In the United Kingdom, George Osborne, Chancellor of the Exchequer stated that if Britain left the EU, it would "lose control" of its economy. The Chancellor stated voters should be "scared" of the consequences of a Brexit. The Chancellor issued his warning on Wednesday, arguing that the economic turmoil predicted by economists was "not a price worth paying."
In Germany, the German economic minister urged the G7 (Group of Seven leading industrial nations) to quickly allow Russia to rejoin the organization. Minister Sigmar Gabriel stated "Russia is an important global player and not a regional power." Gabriel, who leads Germany's Social Democratic Party said Russia remained an important economic partner for Germany and German industry.
In China, the IMF says China's growing corporate debt could become a systemic risk. The level of debt is a major source of worry about the world's second-largest economy. David Lipton, first deputy managing director of the IMF warned that companies' indebtedness is a "key fault line in the Chinese economy." "Corporate debts problems today can become systemic debt problems tomorrow," Lipton said in a speech to economists in the southern city of Shenzhen.
In Japan, the economy expanded at an annual rate of 1.9% in the first quarter, revised from a preliminary figure of 1.7%. The economy was helped by a fractional revision in private consumption and business investment that dropped less than first thought. The upward revision may be some relief to Prime Minister Shinzo Abe who is struggling to revive Japan's economy and decided to postpone an increase in the sales tax.

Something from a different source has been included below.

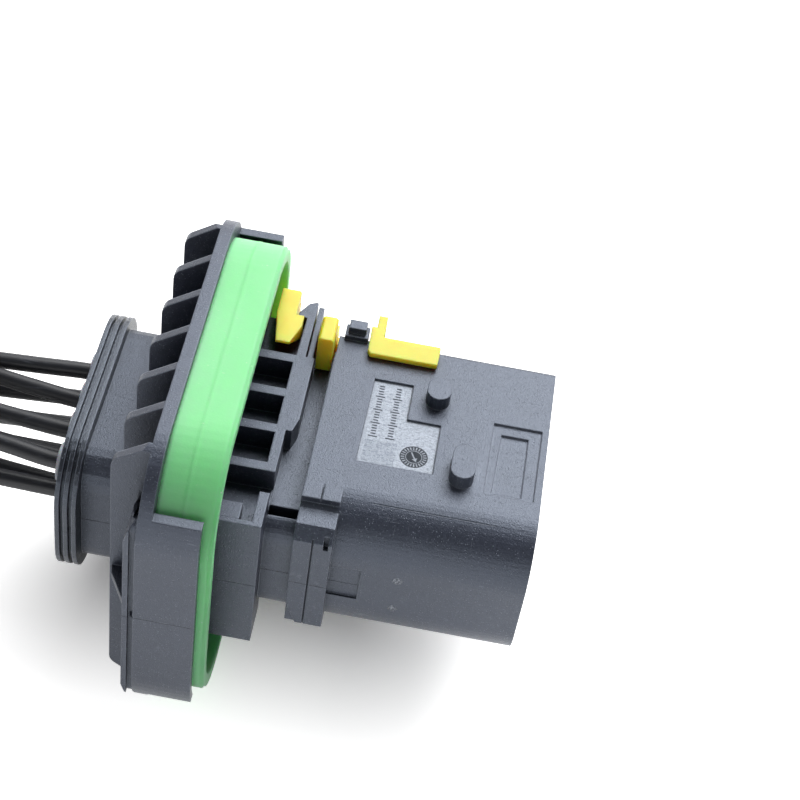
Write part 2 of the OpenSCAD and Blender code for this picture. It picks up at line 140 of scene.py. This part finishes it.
# linear values of a colour that is written as it looks on screen
def colour(hexText):
    values = [int(hexText[i:i + 2], 16) / 255 for i in (0, 2, 4)]
    return tuple(v / 12.92 if v <= 0.04045 else ((v + 0.055) / 1.055) ** 2.4 for v in values) + (1.0,)


def grey(level):
    return (level, level, level, 1.0)


# a material and its shader; the look's plain numbers go on the sockets
def newMaterial(name, look):
    mat = bpy.data.materials.new(name)
    mat.use_nodes = True
    shader = mat.node_tree.nodes["Principled BSDF"]
    for socket, value in look.items():
        shader.inputs[socket].default_value = value
    return mat, mat.node_tree, shader


def feed(tree, shader, **links):
    for name, sock in links.items():
        tree.links.new(sock.socket, shader.inputs[name.replace("_", " ")])


def place(tree):
    return addNode(tree, "ShaderNodeTexCoord", {}, {}, "Object")


def split(vector):
    first = addNode(vector.tree, "ShaderNodeSeparateXYZ", {}, {"Vector": vector})
    return [first.sister(axis) for axis in range(3)]


# millimetres from the seal seat, as atSeat counts them
def seatPlace(tree):
    return split(addNode(tree, "ShaderNodeVectorMath", {"operation": "MULTIPLY_ADD"},
                         {0: place(tree), 1: (1000.0, 1000.0, 1000.0), 2: tuple(-seatShift)}))


def facing(tree):
    return split(addNode(tree, "ShaderNodeNewGeometry", {}, {}, "Normal"))


# 1 where an edge of the shape is close, from how far the rounded normal leans away; edges are painted
# lighter with it, partly worn edges and partly a painted highlight
def edgeWearAndPaintedHighlight(tree, rounded, amount):
    lean = addNode(tree, "ShaderNodeVectorMath", {"operation": "DOT_PRODUCT"},
                   {0: rounded, 1: addNode(tree, "ShaderNodeNewGeometry", {}, {}, "Normal")}, "Value")
    return lean.below(1 - amount, amount * 0.6)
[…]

This week we look at in interesting new phenomenon in sports-more than ever, baseball fans are purchasing their tickets on game day rather than it being a planned event. So far this year, 20% of fans purchased their tickets on game day, quadruple the number from 2012-and it's growing. As tickets get cheaper and buying and selling on secondary markets becomes more convenient, ticket sales on game day have surged. Baseball is particularly suited for the practice due to the frequency of games and generally more hospitable weather.